As to 'the finding (1), “loss of supplies and equipment,” there is no evidence that the defendant converted the property claimed to have been lost, or is there any evidence that the defendant in anywise interfered with the plaintiff’s removal of 'this property from the premises.
As to the finding (2), “expenses incurred for taking inventory and moving elsewhere,” there is evidence that the expense of moving precipitately instead of at the end of the lease, some two months and a few days later, was in the neighborhood of $1,200.
We must assume that the trial court’s findings (3), (4) and (5) refer to and cover the loss of profits for the period from the date of eviction to the termination of the lease, as provided therein, March 31, 1958.
*203Since the lease expired by its own terms March 31, 1958, and plaintiff had already determined not to renew the lease, it could hardly be contended that these losses, as stated, were either within the contemplation of the parties at the time of the execution of the lease or were a natural and probable result arising from the eviction.
Also, it is well established that the loss of future profits must not be uncertain and speculative.

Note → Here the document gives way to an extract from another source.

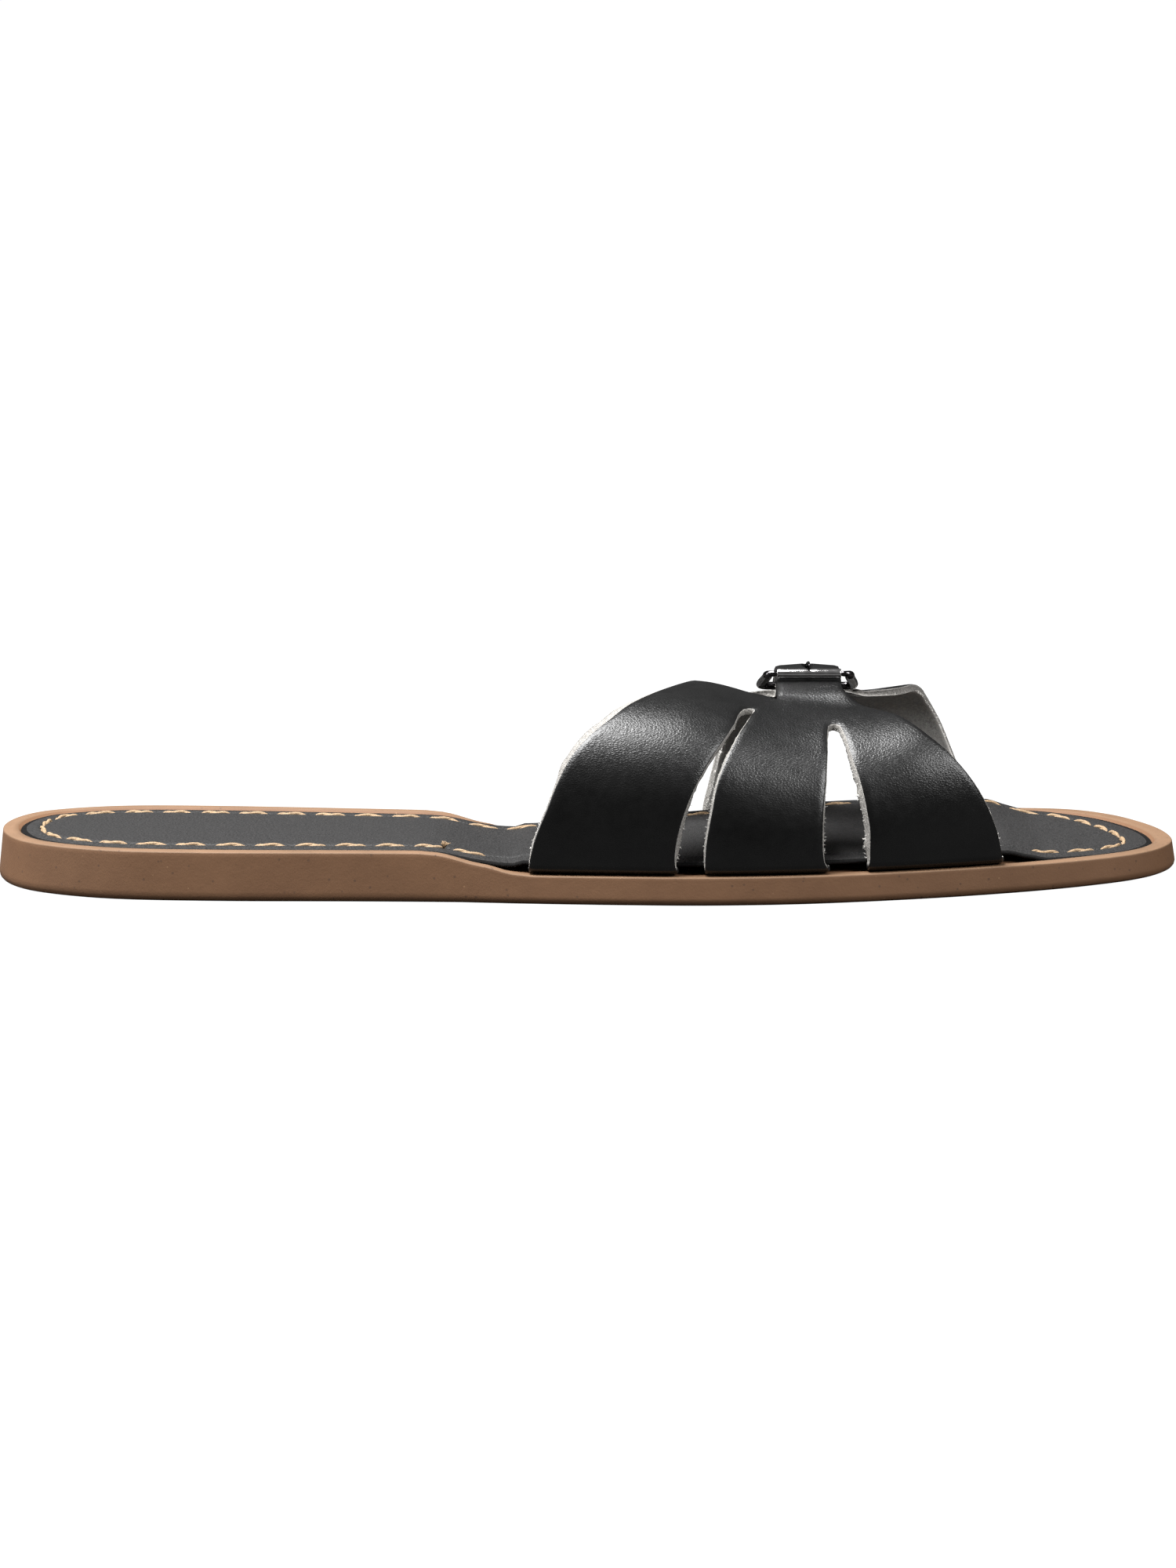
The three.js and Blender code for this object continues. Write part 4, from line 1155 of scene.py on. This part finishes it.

Buck v. Mueller, supra; Stubblefield v. Montgomery Ward & Co., 163 Or 432, 96 P2d 774, 98 P2d 14, 125 ALR 1228.
“Past profits may be shown if they reflect the operation of an established business.” Buck v. Mueller, supra, 221 Or 271, 283.
In the matter before us, the only evidence from which future profits can with reasonable certainty be ascertained is the record of past operations found in the consolidated balance sheet offered by the plaintiff. An examination of this on a monthly basis of profits made discloses they will not and could not support the judgment entered even with the inclusion of nominal damages and the cost of moving.
The judgment is, therefore, reversed and remanded for the determination of damages.